Local and regional commercials are this weird thing that provide us with part of our identity and culture in a way that I don’t think we realize, especially when they are silly or have a song associated with them. See them enough times when you’re a kid and they somehow become embedded in your brain right next to the opening from “You Give Love a Bad Name” and various Beastie Boys lyrics you probably shouldn’t know. I can’t remember the number of times that myself or someone I knew would make a reference to the “Beautiful Mt. Airy Lodge” commercials that ran during afternoon cartoons or how “Just Round the Corner” became a running joke in my house when I was a kid. And think about it: have you ever had a conversation with someone who grew up near you and one of you sings “800-588-2300 Empiiiiire … today” or mentions a commercial for insurance that had its own version of the Fly Girls?
Right now, anyone in the Baltimore-Washington, D.C. area is having flashbacks because they probably saw the Gebco Girls a thousand times whenever grandma was watching her stories or they were sick at home and The Price is Right was on. And I’m not going to knock the dancers, but I have to say that … it’s car insurance? But hey, it’s memorable and there are tons of insurance companies and local car dealerships who are going to try any sort of crazy idea to get you to purchase something.

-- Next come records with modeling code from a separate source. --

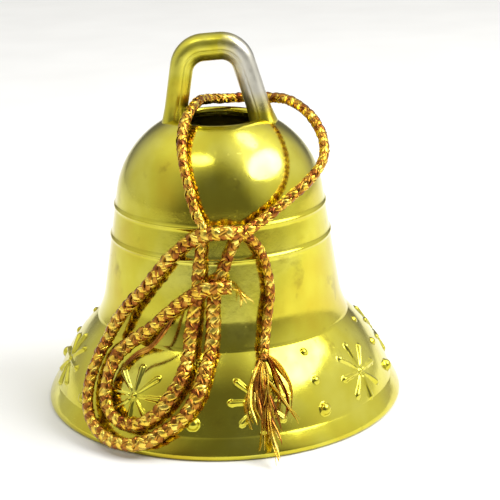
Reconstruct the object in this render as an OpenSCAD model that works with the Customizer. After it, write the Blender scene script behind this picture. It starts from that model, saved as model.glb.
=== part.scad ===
// Christmas bell ornament: a plated plastic bell with a hanging eye, a clapper
// and a braided metallic cord. Millimetres, +Z up. The origin is the centre of
// the mouth, on the surface that the bell stands on.

/* [Bell] */
// Radius of the mouth, over the rim
mouth_r = 25; // [24.6:0.1:25.4]
// Thickness of the wall
wall = 1.3; // [1:0.1:1.5]
// Height of the crease between the body and the flared lip
crease_z = 12.3; // [12:0.1:12.6]
// Radius of the opening in the crown
crown_hole_r = 5.6; // [5:0.1:6]
// How far the two raised bands stand out from the body
band_out = 0.35; // [0.2:0.05:0.5]
// Height of the lower raised band
band_low_z = 23.9; // [22:0.1:25]
// Height of the upper raised band
band_high_z = 28.1; // [27:0.1:29]

/* [Hanging eye] */
// Height of the top of the eye
eye_top_z = 51.2; // [50.5:0.1:52]
// Width of the strap, from its outer edge to its inner edge
eye_strap = 3.6; // [3.2:0.1:3.8]
// Thickness of the strap from front to back
eye_depth = 4; // [3.4:0.1:4.4]
// Lean of each leg from upright, in degrees
eye_lean = 13; // [12:0.5:14]
// Tilt of the whole eye towards -X, in degrees
eye_tilt = 4; // [0:0.5:5]

/* [Clapper] */
// Height of the crossbar that the clapper hangs from
crossbar_z = 33.5; // [33:0.1:34]
// Radius of the crossbar
crossbar_r = 0.6; // [0.5:0.05:0.6]
// Radius of the wire of the link and of the clapper
wire_r = 0.45; // [0.4:0.05:0.45]
// Clearance in each hanging joint
play = 0.08; // [0.05:0.01:0.1]
// Radius of the clapper's ball
ball_r = 4.5; // [4:0.1:4.6]
// Height of the centre of the clapper's ball
ball_z = 9.5; // [9:0.1:10]

/* [Cord] */
// Diameter of the braided cord
cord_d = 1.5; // [1.3:0.1:1.6]

/* [Hidden] */

gold = [0.80, 0.72, 0.20];
cord_gold = [0.85, 0.60, 0.12];
steel = [0.72, 0.72, 0.70];

// Outline of the bell. Each round stretch is one arc, and the wall's inside is
// the same arc with a smaller radius.
dome_c = [1.6, 28];
dome_r = 12.75;
dome_low_a = 9;
dome_high_a = acos((crown_hole_r - dome_c[0]) / dome_r);
lip_r = 22.6;
lip_high_a = 48.3;
lip_low_a = 19.3;
lip_c = [17.4 - lip_r * cos(lip_high_a), crease_z - lip_r * sin(lip_high_a)];
body_slope = tan(dome_low_a);
body_top = dome_c + dome_r * [cos(dome_low_a), sin(dome_low_a)];
flare_top_z = 16;
flare_out = 0.62;
rim_h = 1.4;
rim_edge = 0.3;
band_h = 0.9;
arc_steps = 12;

function arc(c, r, a0, a1) =
    [for (i = [0:arc_steps]) let(a = a0 + (a1 - a0) * i / arc_steps) c + r * [cos(a), sin(a)]];
function body_r(z) = body_top[0] + (body_top[1] - z) * body_slope;
function band(z) = [
    [body_r(z - band_h / 2), z - band_h / 2],
    [body_r(z) + band_out, z - band_h / 6],
    [body_r(z) + band_out, z + band_h / 6],
    [body_r(z + band_h / 2), z + band_h / 2]];

outer_line = concat(
    [[mouth_r - rim_edge, 0], [mouth_r, rim_edge], [mouth_r, rim_h]],
    arc(lip_c, lip_r, lip_low_a, lip_high_a),
    [[body_r(14) + flare_out * 0.25, 14], [body_r(flare_top_z), flare_top_z]],
    band(band_low_z),
    band(band_high_z),
    arc(dome_c, dome_r, dome_low_a, dome_high_a));
inner_line = concat(
    arc(dome_c, dome_r - wall, acos((crown_hole_r - dome_c[0]) / (dome_r - wall)), dome_low_a),
    [[body_r(flare_top_z) - wall, flare_top_z]],
    arc(lip_c, lip_r - wall, lip_high_a, lip_low_a),
    [[mouth_r - wall, rim_h], [mouth_r - wall, 0]]);

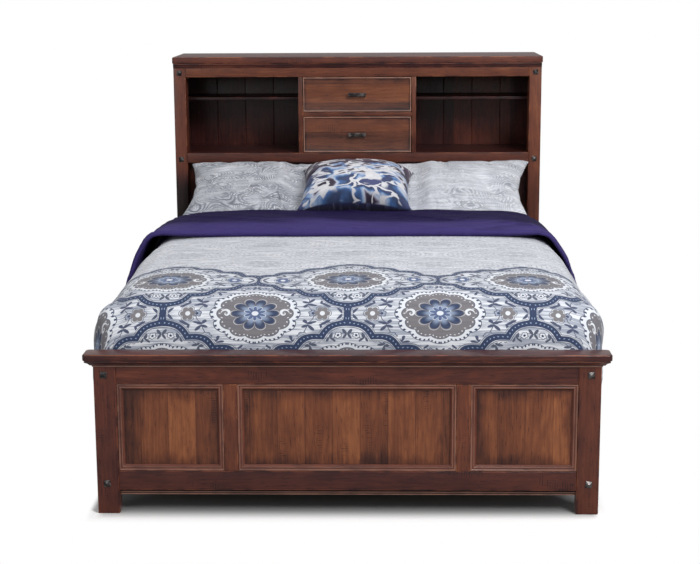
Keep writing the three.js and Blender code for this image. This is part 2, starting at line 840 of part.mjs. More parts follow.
// Half of the comforter's cross-section. Over is a share of the mattress's half width, out of
// the spread beyond it, fall of the drop to the hem, and loft tells how thick it is there.
const comforterHalfShares = [
  { over: 0, out: 0, fall: 0, loft: 1 },
  { over: 0.22, out: 0, fall: 0, loft: 1 },
  { over: 0.44, out: 0, fall: 0, loft: 1 },
  { over: 0.64, out: 0, fall: 0.003, loft: 0.95 },
  { over: 0.8, out: 0, fall: 0.01, loft: 0.9 },
  { over: 0.905, out: 0, fall: 0.028, loft: 0.7 },
  { over: 0.975, out: 0, fall: 0.056, loft: 0.4 },
  { over: 1, out: 0.2, fall: 0.125, loft: 0.12 },
  { over: 1, out: 0.45, fall: 0.225, loft: 0 },
  { over: 1, out: 0.63, fall: 0.335, loft: 0 },
  { over: 1, out: 0.8, fall: 0.44, loft: 0 },
  { over: 1, out: 0.94, fall: 0.56, loft: 0 },
  { over: 1, out: 1, fall: 0.7, loft: 0 },
  { over: 1, out: 1, fall: 0.85, loft: 0 },
  { over: 1, out: 1, fall: 1, loft: 0 },
];

// How the comforter falls at the foot: shares of the slope's length, and of its drop.
const footSlopeShares = [
  [0, 1], [0.002, 0.82], [0.011, 0.64], [0.036, 0.48], [0.077, 0.345], [0.13, 0.235], [0.193, 0.155],
  [0.273, 0.1], [0.39, 0.06], [0.55, 0.028], [0.76, 0.004], [1, 0],
];

// How far the sides stand out near the foot: shares of the slope's length, and of the spread.
const footSpreadShares = [[0, 0.54], [0.036, 0.6], [0.13, 0.68], [0.27, 0.8], [0.5, 0.96], [0.7, 1]];

// Rows behind the foot's slope: shares of the stretch that shows, and of the one turned over.
const openRowShares = [0.45, 1];
const coveredRowShares = [0, 0.3, 0.65, 1];

function comforterStations() {
  const slope = footSlopeShares.map(([along, drop]) => ({
    y: comforterFoot + comforterFootSlope * along,
    drop: comforterFootDrop * drop,
    spreadShare: tableValue(footSpreadShares, along),
  }));
  const slopeEnd = comforterFoot + comforterFootSlope;
  const pressStart = turnbackFoot - comforterPressRun;
  const pressEnd = turnbackFoot - touchGap;
  const rows = [
    ...openRowShares.map((share) => THREE.MathUtils.lerp(slopeEnd, pressStart, share)),
    ...coveredRowShares.map((share) => THREE.MathUtils.lerp(pressEnd, comforterHead, share)),
  ];
  return [...slope, ...rows.map((y) => ({ y, drop: 0, spreadShare: 1 }))];
}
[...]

Hearing the “Can-Can” and remembering the Shop-Rite commercial made me think of the random local commercials that I used to see on TV and have stuck with me for what are now decades, and I thought I’d highlight five … or at least five that I haven’t already covered. Now, for all I know, they actually aired outside of the Tri-State Area, but to me they always seemed so specific.
Apex Technical School
It’s the most straightforward commercial, right? Well, there were a few places like this in my area, some of which were national schools like DeVry or ITT Tech, but Apex Tech was hyper local and this guy was kind of a TV icon because this commercial always ran. And we all remembered it because of the ending: “Now I can’t call you. Get up and call us now.” I remember that when I was a senior in high school, my fellow honors students and I–in typical arrogant asshole honors students fashion–would joke that we were just going to get up and call Apex Tech if we got rejected from colleges, kind of in the same way that we’d joke about those International Correspondence Schools courses that Sally Struthers advertised, although this school seemed way more legitimate than that. In fact, Apex Tech is still open in Queens and Long Island and advertises itself as a solid trade school.
Dr. Zizmor
Petland Discounts.
Now those commercials didn’t have a jingle and had more of a catch phrase, making it the exception to the rule as far as these ads were concerned. This one had a song that … well, I think that my sister and I were the only ones to really latch onto it. We’d literally randomly sing “Petland discounts … at Petland we caaaare!”, which is what happens when your house does not have cable and you pretty much have no life.
Anyway, when it comes to Long Island, this commercial has everything: the catchphrase, the song, and the moustacioed guy in the suit. Really, how many guys with moustaches and suits were there on my television in the Eighties and Nineties selling their wares? Fur coats, furniture, and yes, pet supplies–if it didn’t have a guy with a moustache wearing a suit, Linda from Ronkonkoma wasn’t buying it.
The Milford Plaza.
Several months ago, my sister sent this to me on Instagram and I replied, “I don’t even need to turn on the sound.”
Not only did this commercial run all the time, but I am pretty sure that it ran more or less completely unchanged all the way into the 1990s (it was shot in 1982), but you’d be sitting at home on a Tuesday watching The Disney Afternoon or a California Dreams rerun and this same ad–untarnished by cool Nineties updates–would run, telling you all about “The LullaBUY of Broadway.” And it seeped into our collective subconscious to the point where I think that we could use it as some sort of secret code identifier for people from the area and that generation, especially since the Milford Plaza doesn’t exist as a hotel anymore–in the 2010s, it became the Row NYC hotel and I’m not sure if it’s still even open.
Carvel
There are I don’t know how many commercials for Carvel where Tom Carvel is pitching the ice cream or there’s a focus on Fudgie the Whale or Cookie Puss (Cookie O’Puss in March), but this one from the mid-1980s that has a song as sultry as the Nestle Alpine White “Sweet Dreams” ad. No, it’s not as fun as Cookie Puss, but holy crap it worked. Or maybe–because this is a motif in this blog entry–it was just on me and my sister, who used to annoyingly sing “Car-vel. Ice-cream. Car-vel. Ice-cream” at random times. I think it also didn’t hurt that there was an actual Carvel just up the block from us (that is still in business, by the way), and it’s where we got just about every one of our birthday cakes from when we were kids in addition to Flying Saucers and soft serve ice cream.
Now, I realize that the last several paragraphs or so were basically like one of those “DOES ANYONE REMEMBER THIS” posts that you see someone throw up on Facebook (and they’re always in all caps … like I don’t need you to yell REMEMBER BENSON at me, Frank), but dammit, I fell down a rabbit hole once I decided to watch that Shop-Rite commercial because I couldn’t get it out of my head. And the cool thing is that commercials like these are still around and I don’t think they will ever die as long as there are local businesses who really want you to come in and spend some money.